Dedicated upload account

Since mappers will be mapping much more than just the addresses provided in the source dataset (building outlines will also be mapped), and in some cases, surveying is part of the job, this cannot be considered a normal import. It's more comparable to mapping stuff based on background imagery. Here the housenumbers are used as a background to map the buildings. Many users will also map things next to the housenumbers in the same session (because they surveyed something, or because they notice something on the imagery).
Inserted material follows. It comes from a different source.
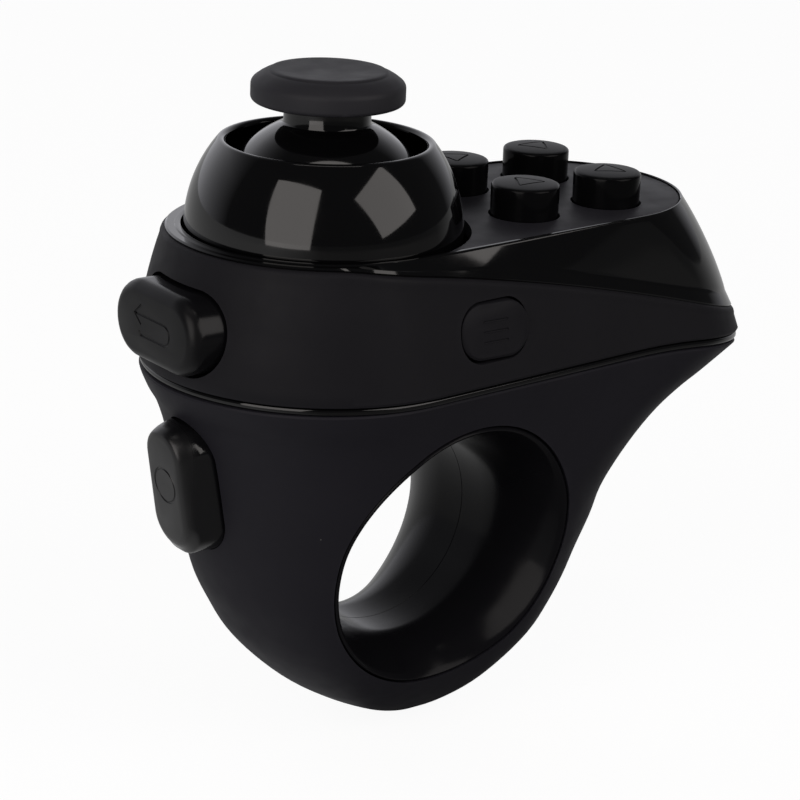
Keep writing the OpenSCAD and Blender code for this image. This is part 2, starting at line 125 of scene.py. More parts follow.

As such, we consider the requirement for a dedicated user account as a limitation for the contributors.

Conflation

The tools provide information about the available addresses, but individual mappers must decide to draw the building outlines, or merge it with existing building outlines.

QA

There will be a continious QA through the comparison tools. Every mapper will map and control the region he knows. Next to the comparison between OSM and CRAB, other tools s.a. Osmose and keep right! will also be used from time to time.


When mistakes in CRAB are found, the Agiv provides tools to notify them of those mistakes, so the mistakes can get corrected, and in the next data update, the differences between OSM and CRAB will be gone. The reaction time is dependent on the municipalities, but it's usually a few weeks.